To evaluate the accuracy of proteinuria to predict fetal and neonatal complications, 17 studies used laboratory testing and 8 studies used bedside analysis. For the threshold level of proteinuria of 5 g in 24 hours, summary likelihood ratios of positive and negative test results were 2.0 (95% confidence interval [CI], 1.5 - 2.7) and 0.53 (95% CI, 0.27 - 1) for stillbirths, 1.5 (95% CI, 0.94?-?2.4) and 0.73 (95% CI, 0.39 - 1.4) for neonatal deaths, and 1.5 (95% CI, 1- 2) and 0.78 (95% CI, 0.64 - 0.95) for admission to the neonatal intensive care unit.

"Measure of proteinuria is a poor predictor of either maternal or fetal complications in women with pre-eclampsia," the study authors write.

Limitations of this systematic review include those inherent in the methodology and the quality of the included studies; heterogeneity between individual studies in population, definition of preeclampsia, method of performing the test, test thresholds and frequency, interval between the test and outcome, and reference standards; and possible confounding by other risk factors.

"This systematic review has shown that estimation of levels of proteinuria in women with [preeclampsia] is not a clinically useful test to predict fetal or maternal complications," the study authors conclude. "The results of this review [call] into question the commonly used practice of making clinical decisions in women with pre-eclampsia based on the severity of proteinuria.

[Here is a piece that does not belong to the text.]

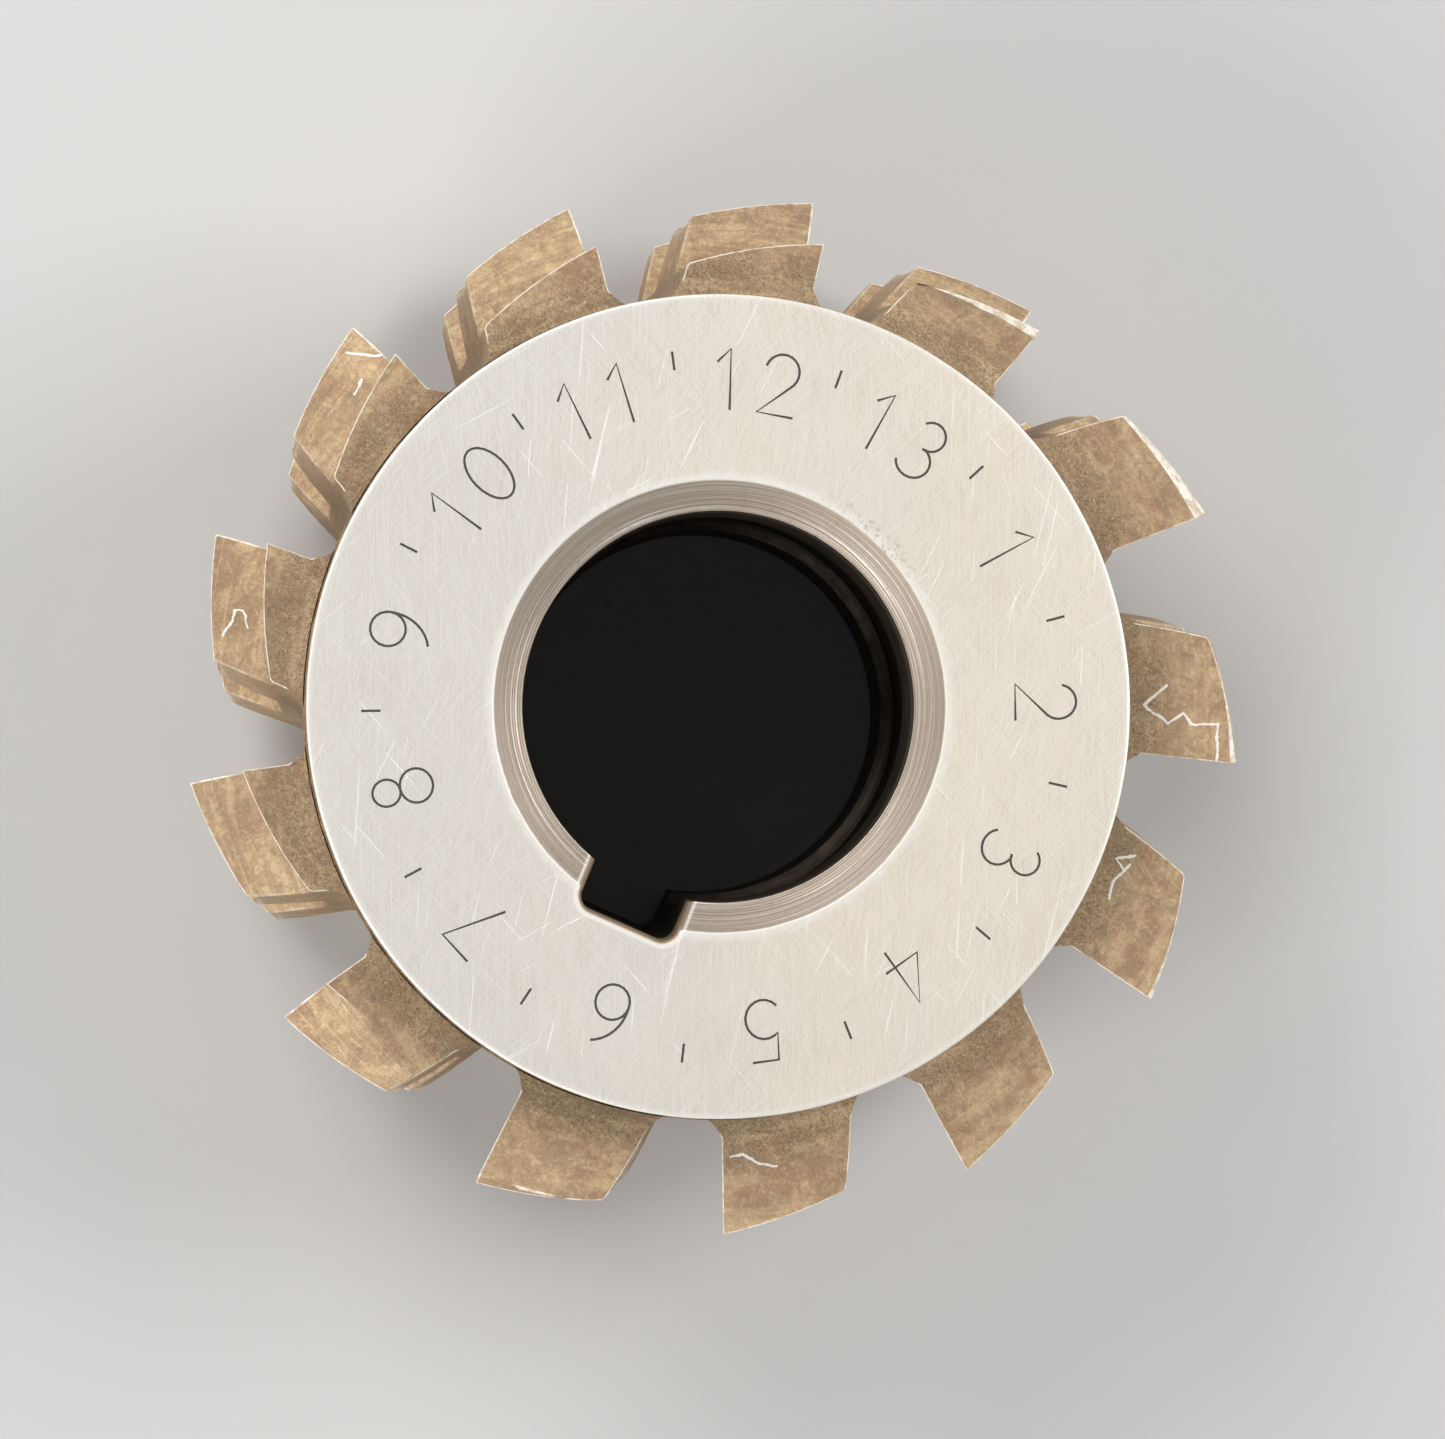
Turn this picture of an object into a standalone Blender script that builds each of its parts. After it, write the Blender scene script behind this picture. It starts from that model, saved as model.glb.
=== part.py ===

It has highlighted the need for large, well-designed prospective studies on this important question with the hope to expand future research."

University Hospital North Staffordshire Research and Development Department, Stoke-on-Trent, United Kingdom, supported this study. The study authors have disclosed no relevant financial relationships.

BMC Med. Published online March 24, 2009.